The chosen strategy is sticky on the Hybrid instance: any copy_from or read after construction reuses the same split policy.

Performance characteristics#

The total SpMV cost is the sum of:

An ELL SpMV over a fixed-width \(k_\text{ell}\) block — typically the bulk of the work, executing with full coalescing.
A COO SpMV over the overflow entries — atomic-add to the output vector, one thread per non-zero on the GPU.

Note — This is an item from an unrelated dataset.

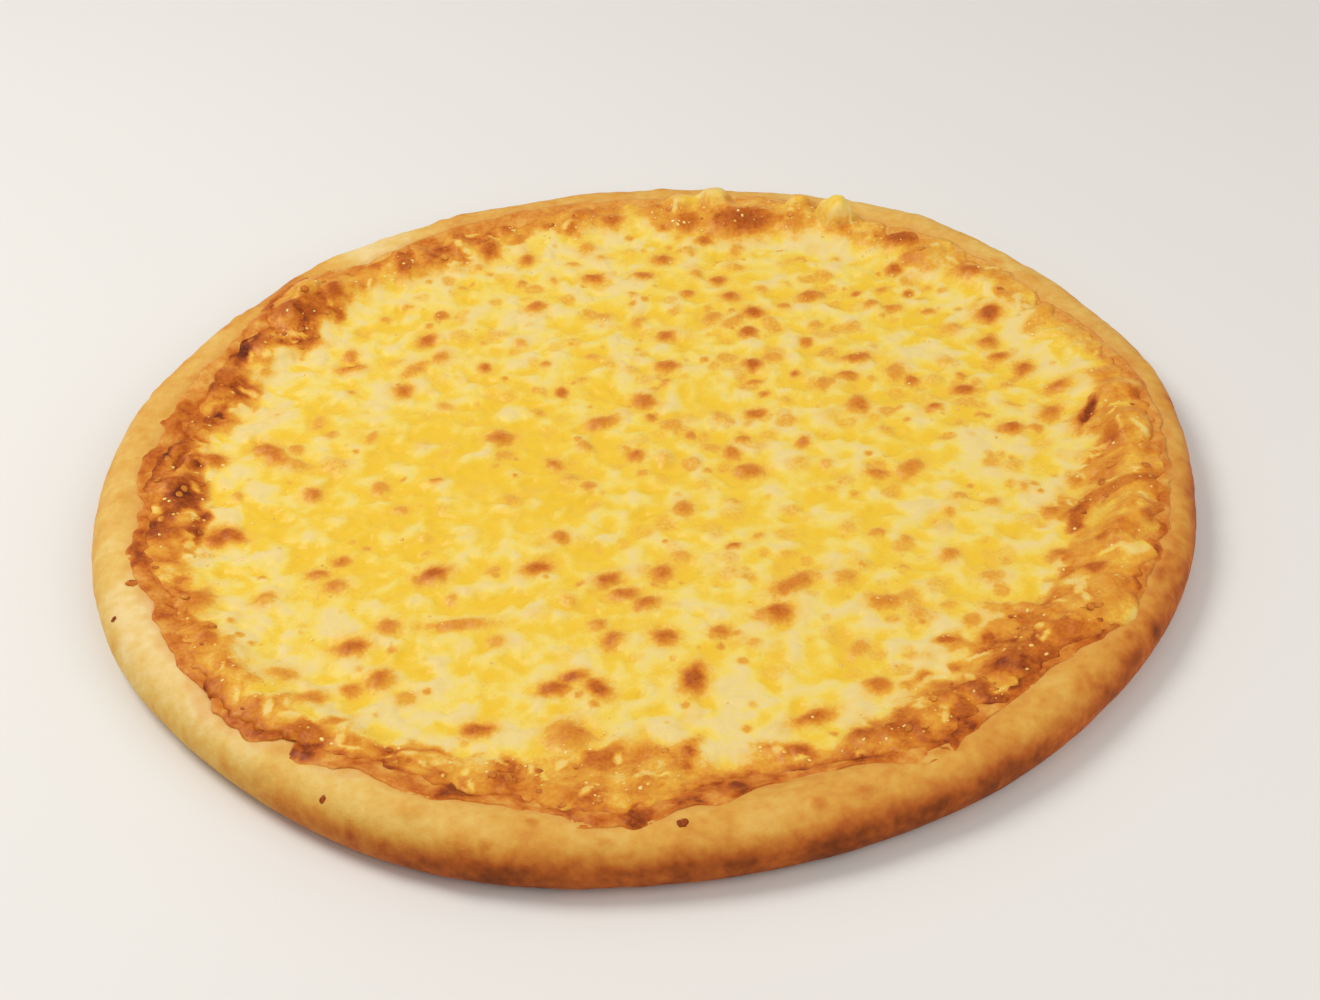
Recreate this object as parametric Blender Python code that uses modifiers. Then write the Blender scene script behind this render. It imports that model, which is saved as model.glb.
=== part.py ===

For matrices well-suited to Hybrid the COO part is a small fraction of the non-zero count (often < 10 %), so its cost is dominated by the ELL kernel. For matrices where the COO overflow approaches the ELL workload, Hybrid loses its advantage; check the split with get_ell_num_stored_elements() and get_coo_num_stored_elements() after construction.

Conversion behaviour#

Hybrid converts to and from CSR, COO, and ELL:

// Hybrid → CSR
auto csr = gko::matrix::Csr<double, int>::create(exec);
csr->copy_from(hybrid);

// CSR → Hybrid
auto hybrid = gko::matrix::Hybrid<double, int>::create(exec);
hybrid->copy_from(csr);   // uses the default automatic strategy

Conversion preserves all numerical entries: the COO overflow re-merges with the ELL part to produce a flat CSR / COO view.